* [TO DO]: Reproduce the listing that follows with no differences at all.

* [DATA PROVIDED]:
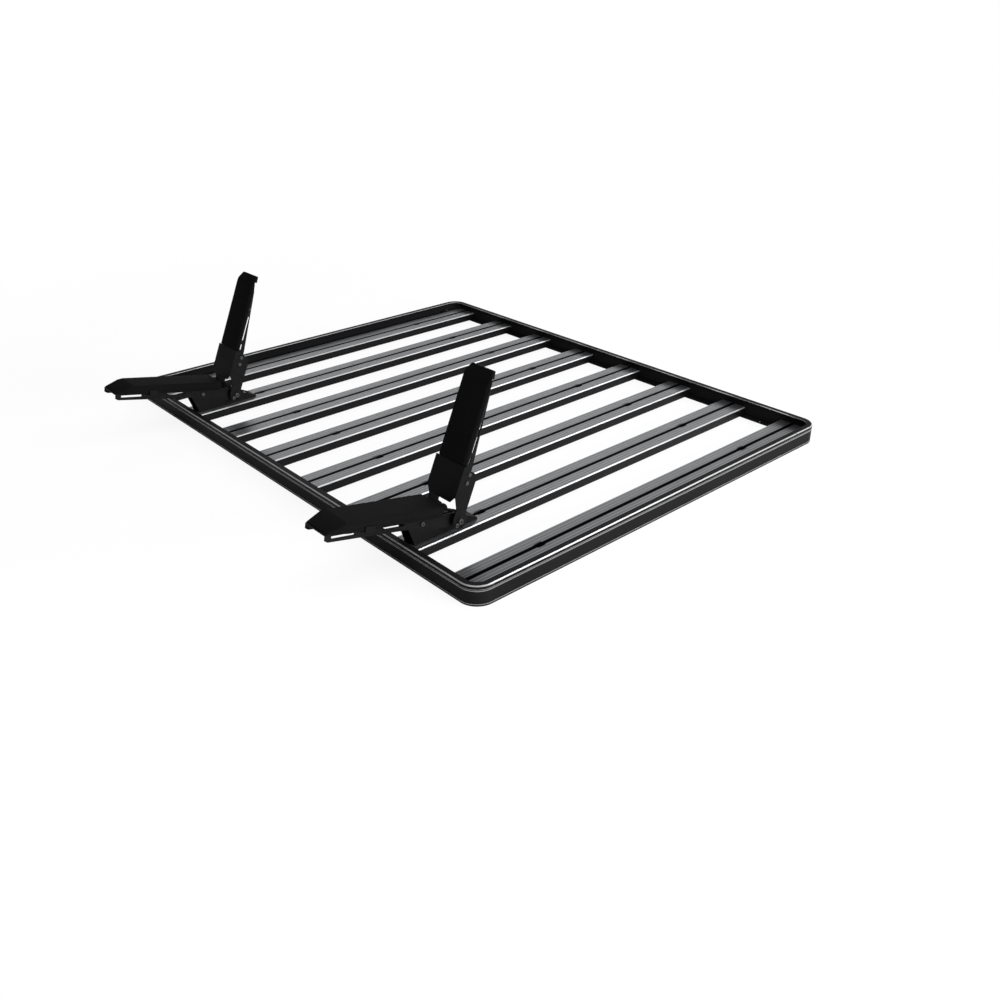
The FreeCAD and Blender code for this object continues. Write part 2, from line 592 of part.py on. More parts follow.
# arm pad: sheet of padding that hooks over the tip of the tray
hook = "arm_tray_end+arm_pad_hook_gap"
arm_pad = part_body("arm_pad")
pad(arm_pad, "side", [("polygon", [
    ("bracket_top+parting_gap", "arm_plate_top"), ("bracket_top+parting_gap", "arm_face"),
    ("arm_pad_bevel", "arm_face"), ("arm_pad_end", "arm_pad_tip_level"),
    ("arm_pad_end", "arm_pad_hook_low"), (hook, "arm_pad_hook_low"), (hook, "arm_plate_top")])],
    "2*pad_half_width", middle=True)
pocket(arm_pad, "front", [("polygon", [(f"{sign}({a})", b) for a, b in (
    ("pad_half_width-arm_pad_chamfer", "arm_face"), ("pad_half_width", "arm_face-arm_pad_chamfer"),
    ("pad_half_width+cut_margin", "arm_face-arm_pad_chamfer"),
    ("pad_half_width+cut_margin", "arm_face+cut_margin"),
    ("pad_half_width-arm_pad_chamfer", "arm_face+cut_margin"))]) for sign in ("", "-")])
pocket(arm_pad, "plan", mirrored([
    ("arm_pad_bevel", "pad_half_width"), ("arm_pad_end", "pad_tip_half_width"),
    ("arm_pad_end+cut_margin", "pad_tip_half_width"),
    ("arm_pad_end+cut_margin", "pad_half_width+cut_margin"),
    ("arm_pad_bevel", "pad_half_width+cut_margin")]))
pocket_band(arm_pad, "plan", [("circle", x, y, screw_hole) for x, y in arm_screws],
            "arm_screw_length+cut_margin", level=f"{arm_under}+arm_screw_length+screw_end_gap")
cradle_piece("arm_pad", "arm", arm_pad)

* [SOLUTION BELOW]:
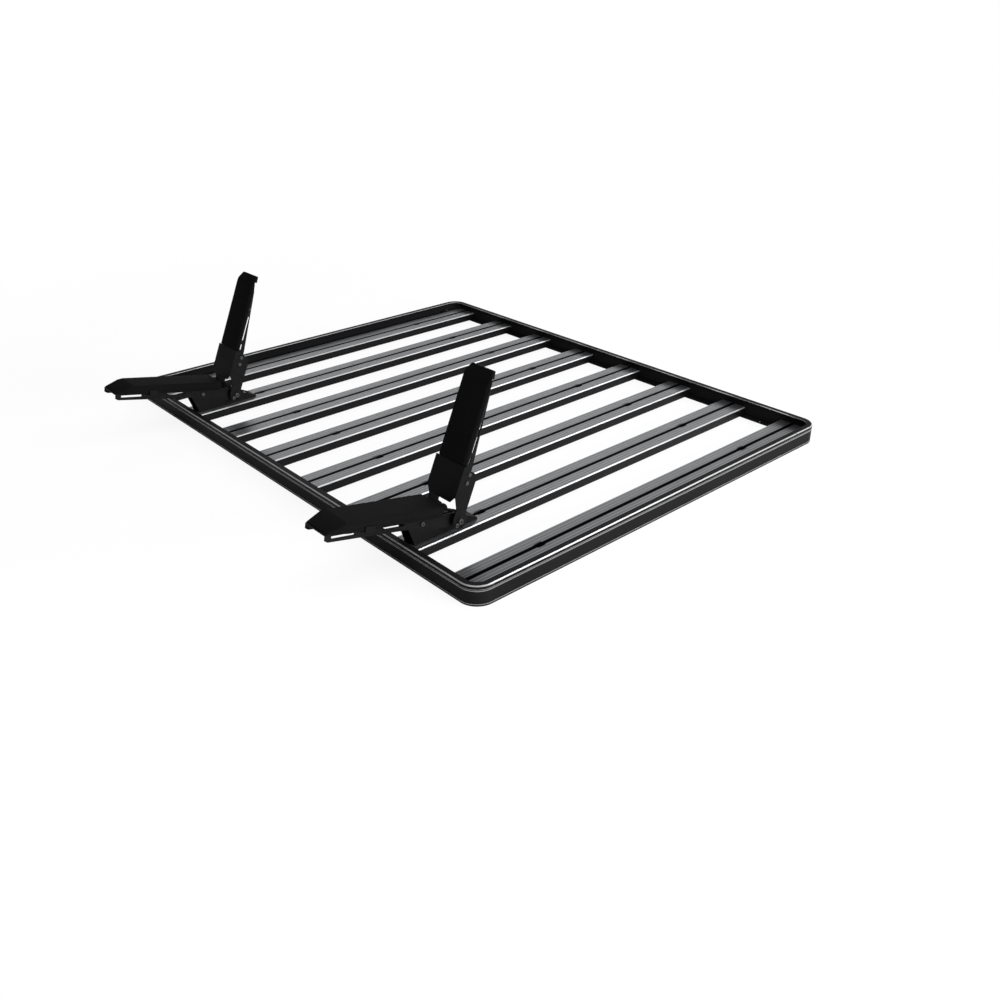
The FreeCAD and Blender code for this object continues. Write part 2, from line 592 of part.py on. More parts follow.
# arm pad: sheet of padding that hooks over the tip of the tray
hook = "arm_tray_end+arm_pad_hook_gap"
arm_pad = part_body("arm_pad")
pad(arm_pad, "side", [("polygon", [
    ("bracket_top+parting_gap", "arm_plate_top"), ("bracket_top+parting_gap", "arm_face"),
    ("arm_pad_bevel", "arm_face"), ("arm_pad_end", "arm_pad_tip_level"),
    ("arm_pad_end", "arm_pad_hook_low"), (hook, "arm_pad_hook_low"), (hook, "arm_plate_top")])],
    "2*pad_half_width", middle=True)
pocket(arm_pad, "front", [("polygon", [(f"{sign}({a})", b) for a, b in (
    ("pad_half_width-arm_pad_chamfer", "arm_face"), ("pad_half_width", "arm_face-arm_pad_chamfer"),
    ("pad_half_width+cut_margin", "arm_face-arm_pad_chamfer"),
    ("pad_half_width+cut_margin", "arm_face+cut_margin"),
    ("pad_half_width-arm_pad_chamfer", "arm_face+cut_margin"))]) for sign in ("", "-")])
pocket(arm_pad, "plan", mirrored([
    ("arm_pad_bevel", "pad_half_width"), ("arm_pad_end", "pad_tip_half_width"),
    ("arm_pad_end+cut_margin", "pad_tip_half_width"),
    ("arm_pad_end+cut_margin", "pad_half_width+cut_margin"),
    ("arm_pad_bevel", "pad_half_width+cut_margin")]))
pocket_band(arm_pad, "plan", [("circle", x, y, screw_hole) for x, y in arm_screws],
            "arm_screw_length+cut_margin", level=f"{arm_under}+arm_screw_length+screw_end_gap")
cradle_piece("arm_pad", "arm", arm_pad)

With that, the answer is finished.